▶ **WORK TO COMPLETE**
Reproduce this listing in full.

▶ **DATA LINES**

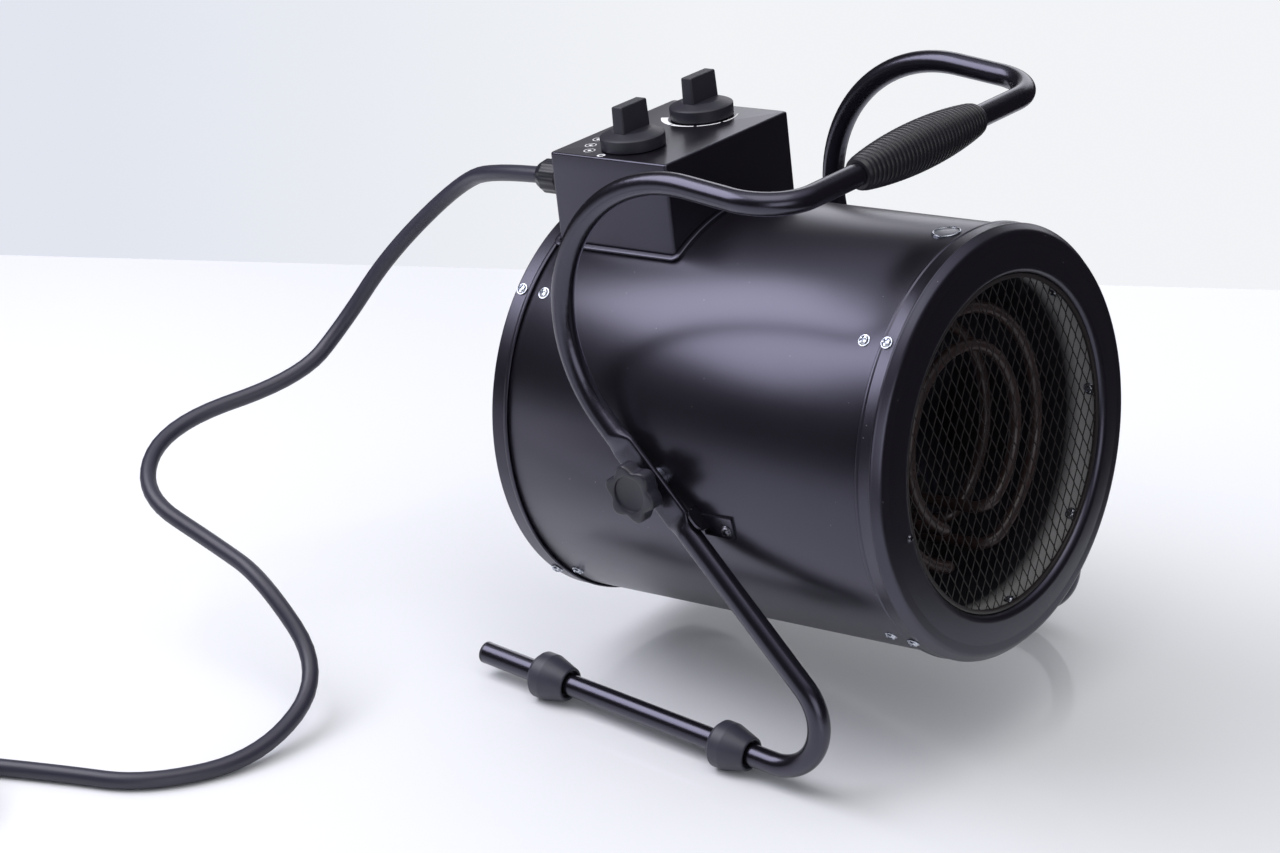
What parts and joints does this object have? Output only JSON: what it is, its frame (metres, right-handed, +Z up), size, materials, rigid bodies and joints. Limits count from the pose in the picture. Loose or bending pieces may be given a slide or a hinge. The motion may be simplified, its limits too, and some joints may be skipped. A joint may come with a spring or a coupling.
{
  "type": "drum fan heater",
  "caption": "Black drum-shaped fan heater that tilts in a bent tube stand with a carrying handle; tubular elements, control box with two dials, and a rubber mains cable with a plug.",
  "frame": {"origin": "on the floor under the middle of the box around the heater and its stand, cable and plug left out", "axes": "+X towards the air outlet, +Y to the right-hand side of someone looking out of the outlet from behind, +Z up"},
  "size_m": [0.7796, 0.8188, 0.4351],
  "materials": {
    "case_paint": "satin black powder coat",
    "knob_plastic": "fine-grained black plastic",
    "rubber": "matt black rubber",
    "gland_plastic": "black nylon",
    "zinc_steel": "zinc-plated",
    "bright_steel": "bright rolled sheet",
    "dark_wire": "black coat on steel",
    "element_sheath": "drawn tube with heat tint",
    "motor_steel": "dark paint",
    "fan_aluminium": "pressed sheet",
    "pale_plastic": "plain moulding",
    "copper": "drawn tube",
    "plug_grey": "moulded shell",
    "plug_red": "moulded collar"
  },
  "bodies": {
    "stand": {"left_stand_tube": "case_paint", "right_stand_tube": "case_paint", "handle_grip": "rubber", "left_rear_foot": "rubber", "right_rear_foot": "rubber", "left_front_foot": "rubber", "right_front_foot": "rubber", "left_tube_cap": "knob_plastic", "right_tube_cap": "knob_plastic", "cord_lower": "rubber", "cord_coil": "rubber", "cord_tail": "rubber", "plug_nut": "plug_grey", "plug_body": "plug_grey", "plug_shroud": "plug_red", "plug_pins": "copper"},
    "heater": {"box_trim": "case_paint", "capillary_tube": "copper", "case_screws": "zinc_steel", "control_box": "case_paint", "cord_gland": "gland_plastic", "cord_upper": "rubber", "element_plate": "bright_steel", "front_collar": "case_paint", "front_grille": "dark_wire", "gland_locknut": "gland_plastic", "gland_nut": "gland_plastic", "inner_element": "element_sheath", "inner_liner": "bright_steel", "left_pivot_nut": "zinc_steel", "left_stop_lug": "case_paint", "liner_brackets": "bright_steel", "liner_screws": "zinc_steel", "lug_screws": "zinc_steel", "motor": "motor_steel", "motor_bracket": "case_paint", "outer_case": "case_paint", "outer_element": "element_sheath", "rear_collar": "case_paint", "rear_element": "element_sheath", "rear_guard": "dark_wire", "right_pivot_nut": "zinc_steel", "right_stop_lug": "case_paint", "rotary_switch": "knob_plastic", "round_badge": "pale_plastic", "safety_cutout": "pale_plastic", "terminal_block": "pale_plastic", "thermostat": "pale_plastic", "thermostat_bulb": "copper"},
    "fan": {"fan_wheel": "fan_aluminium", "motor_shaft": "zinc_steel"},
    "switch_dial": {"switch_knob": "knob_plastic", "switch_spindle": "zinc_steel"},
    "thermostat_dial": {"thermostat_knob": "knob_plastic", "thermostat_spindle": "zinc_steel"},
    "left_clamp": {"left_star_knob": "knob_plastic", "left_knob_stud": "zinc_steel"},
    "right_clamp": {"right_star_knob": "knob_plastic", "right_knob_stud": "zinc_steel"}
  },
  "joints": [
    {"name": "tilt", "type": "hinge", "parent": "stand", "child": "heater", "pos_m": [-0.00981, 0, 0.1971], "axis": [0, -1, 0], "range_deg": [0, 13]},
    {"name": "fan_spin", "type": "hinge", "parent": "heater", "child": "fan", "pos_m": [-0.00981, 0, 0.1971], "axis": [0.9912, 0, 0.1323], "continuous": true},
    {"name": "switch_turn", "type": "hinge", "parent": "heater", "child": "switch_dial", "pos_m": [-0.11764, -0.039, 0.38146], "axis": [-0.1323, 0, 0.9912], "range_deg": [-135, 0]},
    {"name": "thermostat_turn", "type": "hinge", "parent": "heater", "child": "thermostat_dial", "pos_m": [-0.11764, 0.039, 0.38146], "axis": [-0.1323, 0, 0.9912], "range_deg": [-270, 0]},
    {"name": "left_clamp_turn", "type": "hinge", "parent": "heater", "child": "left_clamp", "pos_m": [-0.00981, -0.16, 0.1971], "axis": [0, -1, 0], "range_deg": [0, 180]},
    {"name": "right_clamp_turn", "type": "hinge", "parent": "heater", "child": "right_clamp", "pos_m": [-0.00981, 0.16, 0.1971], "axis": [0, 1, 0], "range_deg": [0, 180]}
  ]
}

▶ **RESPONSE TO THE TASK**
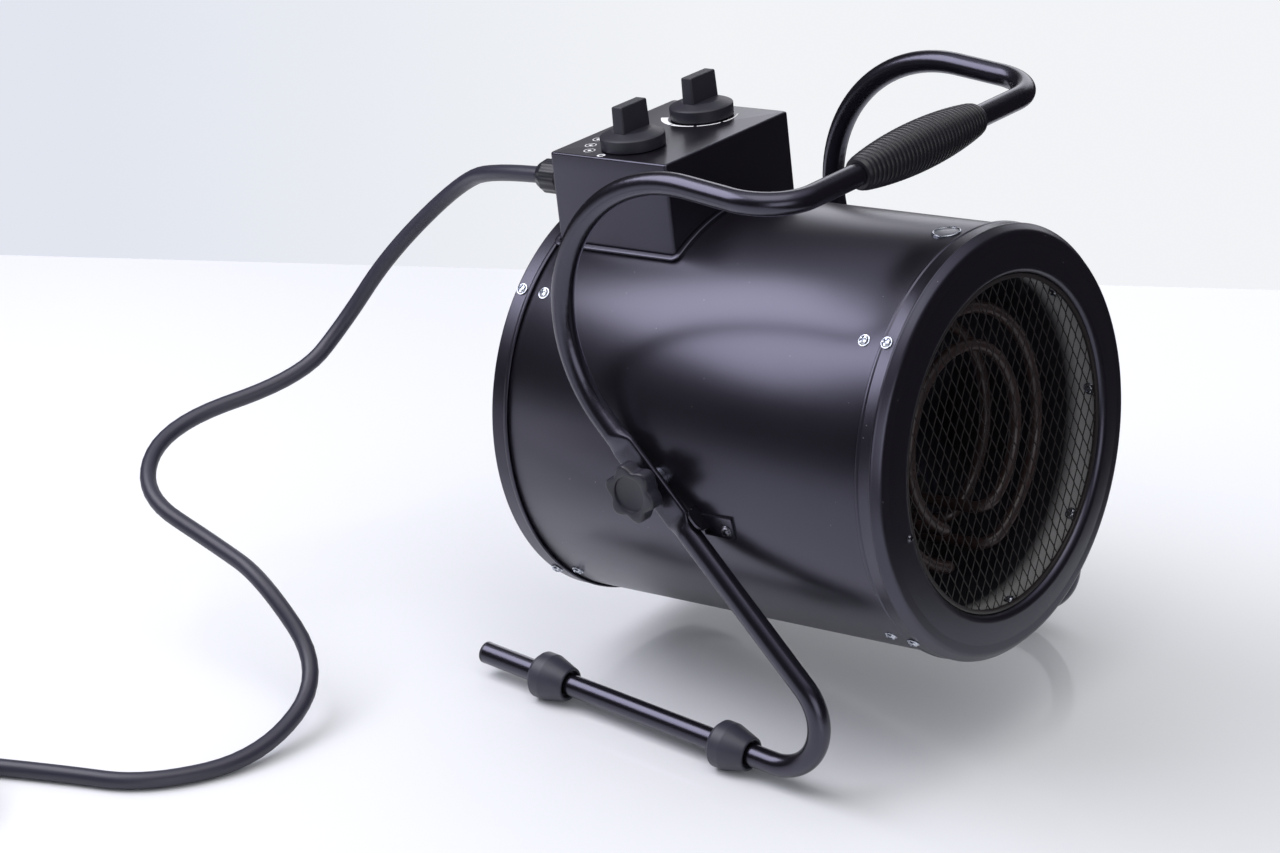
What parts and joints does this object have? Output only JSON: what it is, its frame (metres, right-handed, +Z up), size, materials, rigid bodies and joints. Limits count from the pose in the picture. Loose or bending pieces may be given a slide or a hinge. The motion may be simplified, its limits too, and some joints may be skipped. A joint may come with a spring or a coupling.
{
  "type": "drum fan heater",
  "caption": "Black drum-shaped fan heater that tilts in a bent tube stand with a carrying handle; tubular elements, control box with two dials, and a rubber mains cable with a plug.",
  "frame": {"origin": "on the floor under the middle of the box around the heater and its stand, cable and plug left out", "axes": "+X towards the air outlet, +Y to the right-hand side of someone looking out of the outlet from behind, +Z up"},
  "size_m": [0.7796, 0.8188, 0.4351],
  "materials": {
    "case_paint": "satin black powder coat",
    "knob_plastic": "fine-grained black plastic",
    "rubber": "matt black rubber",
    "gland_plastic": "black nylon",
    "zinc_steel": "zinc-plated",
    "bright_steel": "bright rolled sheet",
    "dark_wire": "black coat on steel",
    "element_sheath": "drawn tube with heat tint",
    "motor_steel": "dark paint",
    "fan_aluminium": "pressed sheet",
    "pale_plastic": "plain moulding",
    "copper": "drawn tube",
    "plug_grey": "moulded shell",
    "plug_red": "moulded collar"
  },
  "bodies": {
    "stand": {"left_stand_tube": "case_paint", "right_stand_tube": "case_paint", "handle_grip": "rubber", "left_rear_foot": "rubber", "right_rear_foot": "rubber", "left_front_foot": "rubber", "right_front_foot": "rubber", "left_tube_cap": "knob_plastic", "right_tube_cap": "knob_plastic", "cord_lower": "rubber", "cord_coil": "rubber", "cord_tail": "rubber", "plug_nut": "plug_grey", "plug_body": "plug_grey", "plug_shroud": "plug_red", "plug_pins": "copper"},
    "heater": {"box_trim": "case_paint", "capillary_tube": "copper", "case_screws": "zinc_steel", "control_box": "case_paint", "cord_gland": "gland_plastic", "cord_upper": "rubber", "element_plate": "bright_steel", "front_collar": "case_paint", "front_grille": "dark_wire", "gland_locknut": "gland_plastic", "gland_nut": "gland_plastic", "inner_element": "element_sheath", "inner_liner": "bright_steel", "left_pivot_nut": "zinc_steel", "left_stop_lug": "case_paint", "liner_brackets": "bright_steel", "liner_screws": "zinc_steel", "lug_screws": "zinc_steel", "motor": "motor_steel", "motor_bracket": "case_paint", "outer_case": "case_paint", "outer_element": "element_sheath", "rear_collar": "case_paint", "rear_element": "element_sheath", "rear_guard": "dark_wire", "right_pivot_nut": "zinc_steel", "right_stop_lug": "case_paint", "rotary_switch": "knob_plastic", "round_badge": "pale_plastic", "safety_cutout": "pale_plastic", "terminal_block": "pale_plastic", "thermostat": "pale_plastic", "thermostat_bulb": "copper"},
    "fan": {"fan_wheel": "fan_aluminium", "motor_shaft": "zinc_steel"},
    "switch_dial": {"switch_knob": "knob_plastic", "switch_spindle": "zinc_steel"},
    "thermostat_dial": {"thermostat_knob": "knob_plastic", "thermostat_spindle": "zinc_steel"},
    "left_clamp": {"left_star_knob": "knob_plastic", "left_knob_stud": "zinc_steel"},
    "right_clamp": {"right_star_knob": "knob_plastic", "right_knob_stud": "zinc_steel"}
  },
  "joints": [
    {"name": "tilt", "type": "hinge", "parent": "stand", "child": "heater", "pos_m": [-0.00981, 0, 0.1971], "axis": [0, -1, 0], "range_deg": [0, 13]},
    {"name": "fan_spin", "type": "hinge", "parent": "heater", "child": "fan", "pos_m": [-0.00981, 0, 0.1971], "axis": [0.9912, 0, 0.1323], "continuous": true},
    {"name": "switch_turn", "type": "hinge", "parent": "heater", "child": "switch_dial", "pos_m": [-0.11764, -0.039, 0.38146], "axis": [-0.1323, 0, 0.9912], "range_deg": [-135, 0]},
    {"name": "thermostat_turn", "type": "hinge", "parent": "heater", "child": "thermostat_dial", "pos_m": [-0.11764, 0.039, 0.38146], "axis": [-0.1323, 0, 0.9912], "range_deg": [-270, 0]},
    {"name": "left_clamp_turn", "type": "hinge", "parent": "heater", "child": "left_clamp", "pos_m": [-0.00981, -0.16, 0.1971], "axis": [0, -1, 0], "range_deg": [0, 180]},
    {"name": "right_clamp_turn", "type": "hinge", "parent": "heater", "child": "right_clamp", "pos_m": [-0.00981, 0.16, 0.1971], "axis": [0, 1, 0], "range_deg": [0, 180]}
  ]
}